The drama begins with a film that, as can be seen from the sounds, is shot live behind the curtain. In front of the flags of Norway and the USA, the actors of assessor Brack and Jörgen Tesman draw blood from their arms. In close-up, the placement of the needle and the tapping of the blood from the vein can be seen. Finally, Tesman, using the tube end of his catheter like a felt-tip pen, paints his name on a contract with large blood letters. A pact is made whose mantra is “I love America and America loves me.” Brack is not only a friend in the Gabler house but the master of ceremonies of a much larger operation. At the end, Tesman, the novice, receives a suitcase full of money. Unlike in earlier pieces by Vinge/Müller, their thin face coverings seem more individual and are not immediately recognizable as masks, but appear like a second, mysterious face. Brack is reminiscent of the young Sean Connery and Tesman distantly reminiscent of Quentin Tarantino. Part of the signing ceremony is the placing of a life-size doll of Julian Assange into a cage with the number 93. He bears the address of the royal maximum security prison Belmarsh in London, from where Assange will soon be extradited to the United States. And part of the deal is also the humiliation of Tesman by the sinister brotherhood of the “Trekants”, whose members later exorcise his idealism of art and insert an assault rifle into his anus.

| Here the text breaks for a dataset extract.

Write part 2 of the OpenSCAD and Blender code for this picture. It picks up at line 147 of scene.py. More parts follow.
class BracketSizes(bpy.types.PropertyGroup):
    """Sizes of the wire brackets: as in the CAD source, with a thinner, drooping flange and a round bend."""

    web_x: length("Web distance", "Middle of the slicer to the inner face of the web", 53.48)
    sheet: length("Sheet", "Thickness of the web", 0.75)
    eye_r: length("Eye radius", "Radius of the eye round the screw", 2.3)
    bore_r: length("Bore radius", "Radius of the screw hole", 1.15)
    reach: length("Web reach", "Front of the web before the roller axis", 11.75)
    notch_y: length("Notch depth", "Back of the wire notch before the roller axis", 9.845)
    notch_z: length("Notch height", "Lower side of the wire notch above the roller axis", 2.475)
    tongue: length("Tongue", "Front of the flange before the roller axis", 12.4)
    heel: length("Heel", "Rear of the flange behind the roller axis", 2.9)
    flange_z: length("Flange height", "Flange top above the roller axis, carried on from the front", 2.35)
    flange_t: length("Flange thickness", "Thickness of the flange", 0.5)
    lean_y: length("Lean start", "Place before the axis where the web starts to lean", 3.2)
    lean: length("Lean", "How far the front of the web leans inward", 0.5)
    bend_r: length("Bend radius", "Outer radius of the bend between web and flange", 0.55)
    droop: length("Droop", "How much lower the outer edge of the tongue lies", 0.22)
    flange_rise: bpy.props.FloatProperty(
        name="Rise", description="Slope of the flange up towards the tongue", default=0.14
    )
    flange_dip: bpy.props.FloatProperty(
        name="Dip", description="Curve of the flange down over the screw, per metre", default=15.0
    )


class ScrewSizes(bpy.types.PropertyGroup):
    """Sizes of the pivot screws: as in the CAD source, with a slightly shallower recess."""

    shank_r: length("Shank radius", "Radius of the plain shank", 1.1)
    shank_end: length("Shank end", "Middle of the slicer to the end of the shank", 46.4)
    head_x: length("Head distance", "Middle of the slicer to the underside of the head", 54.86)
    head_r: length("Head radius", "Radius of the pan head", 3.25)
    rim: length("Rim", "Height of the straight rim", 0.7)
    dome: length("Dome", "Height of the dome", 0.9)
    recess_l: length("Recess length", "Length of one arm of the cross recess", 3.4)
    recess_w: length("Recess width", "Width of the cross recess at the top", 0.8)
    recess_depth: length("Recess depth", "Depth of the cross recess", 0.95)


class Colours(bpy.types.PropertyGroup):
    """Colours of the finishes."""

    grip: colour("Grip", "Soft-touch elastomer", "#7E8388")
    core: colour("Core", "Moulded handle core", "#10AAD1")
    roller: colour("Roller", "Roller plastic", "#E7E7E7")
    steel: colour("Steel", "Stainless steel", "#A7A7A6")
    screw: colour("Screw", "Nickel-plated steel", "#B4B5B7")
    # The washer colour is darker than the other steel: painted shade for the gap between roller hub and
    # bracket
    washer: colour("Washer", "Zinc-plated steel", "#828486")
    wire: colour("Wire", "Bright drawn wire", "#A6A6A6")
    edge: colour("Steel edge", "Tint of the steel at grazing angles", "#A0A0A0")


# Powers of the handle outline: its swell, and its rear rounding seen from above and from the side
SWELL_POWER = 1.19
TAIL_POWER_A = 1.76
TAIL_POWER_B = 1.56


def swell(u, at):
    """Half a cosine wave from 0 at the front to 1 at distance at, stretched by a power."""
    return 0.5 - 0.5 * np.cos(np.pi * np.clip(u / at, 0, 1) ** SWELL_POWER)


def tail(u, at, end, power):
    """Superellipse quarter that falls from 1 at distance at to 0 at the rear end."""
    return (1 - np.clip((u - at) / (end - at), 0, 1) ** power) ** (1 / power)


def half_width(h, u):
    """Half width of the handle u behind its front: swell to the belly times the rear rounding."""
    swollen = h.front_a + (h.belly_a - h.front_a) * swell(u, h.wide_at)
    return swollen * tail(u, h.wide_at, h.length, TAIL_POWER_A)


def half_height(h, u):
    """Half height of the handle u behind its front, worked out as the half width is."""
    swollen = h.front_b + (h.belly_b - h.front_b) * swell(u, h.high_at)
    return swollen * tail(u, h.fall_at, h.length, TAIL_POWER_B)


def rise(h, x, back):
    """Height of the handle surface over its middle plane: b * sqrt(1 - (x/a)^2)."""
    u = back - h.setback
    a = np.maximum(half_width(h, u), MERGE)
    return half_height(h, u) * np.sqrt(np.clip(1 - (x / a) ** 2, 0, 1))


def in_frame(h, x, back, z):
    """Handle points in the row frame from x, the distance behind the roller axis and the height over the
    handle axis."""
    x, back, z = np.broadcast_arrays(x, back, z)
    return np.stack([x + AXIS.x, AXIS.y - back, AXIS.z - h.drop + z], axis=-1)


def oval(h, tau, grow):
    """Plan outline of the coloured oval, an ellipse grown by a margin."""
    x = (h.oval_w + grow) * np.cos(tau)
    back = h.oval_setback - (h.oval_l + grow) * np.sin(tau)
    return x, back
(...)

This prelude creates ]an unusual framing for Ibsen’s Hedda Gabler, in which Brack plays the central role. In Ibsen’s play, at the end of the drama, he will blackmail Hedda and try to make her his mistress. In Vinge/Müller’s reading, the family and Hedda are in his hands from the very beginning, as the entire country is ruled by a clandestine organization whose master of ceremonies is this assessor Brack, a revenant of the occult club of the powerful from Kubrick’s Eyes Wide Shut. Ibsen’s secondary figure has gone from being a lawyer and public servant to a modern Godfather, the face of an invisible system that pulls on hidden strings with violence, propaganda, and money. This Brack wears a stoically smiling mask and elegant suits and takes whatever he wants. But suddenly the language of the evening changes and on small sketch sheets of the storyboard, a journey through the 130-year-old piece begins in quick succession. After the backstage cinema, a pre-produced animated film begins, which strings together animated drawings by Vergard Vinge: In the first act, the general’s daughter Gabler appears as the daughter of Papa Patton. Small details in the Kuli drawings have been set in motion, which is funny to look at. In the sketches of the second act, you can see how Hedda shoots her former lover Lövborg, in the third act there is a duel between Hedda and Lövborg’s new companion Thea Elvsted, who lives with him in the woods, far from the cities. The theme “Free in the Woods” combines the performance with an excursion about free theatre and the imprisonment of Assange, while the entire company of the play steps in front of the curtain in a row and a grandiose electric guitar solo is played, until to everyone’s surprise a break is suddenly announced from the command bridge.
The stage design
With fresh beer in their glasses, visitors return from the foyer as images from the first act are already playing on the curtain, which is filmed live and set to music inside the stage design. Movements and everyday actions are accompanied by artificial sounds and the speeches are read by an external voice. With the film images, the actual production design of the performance behind the curtain suddenly becomes visible, which is very different from all the team’s previous stage designs. This time, Ida Müller has furnished the Tesman family’s house like a realistic film set, with traditional furniture and modern pictures and posters on the walls, a working kitchen, and a study with DVD shelves. Only the masked figures with their exaggerated costumes are still reminiscent of the aesthetics of earlier performances, in which the complete set and costume consisted of hand-painted materials that combined to form an exuberant tableau of various ornaments and objects.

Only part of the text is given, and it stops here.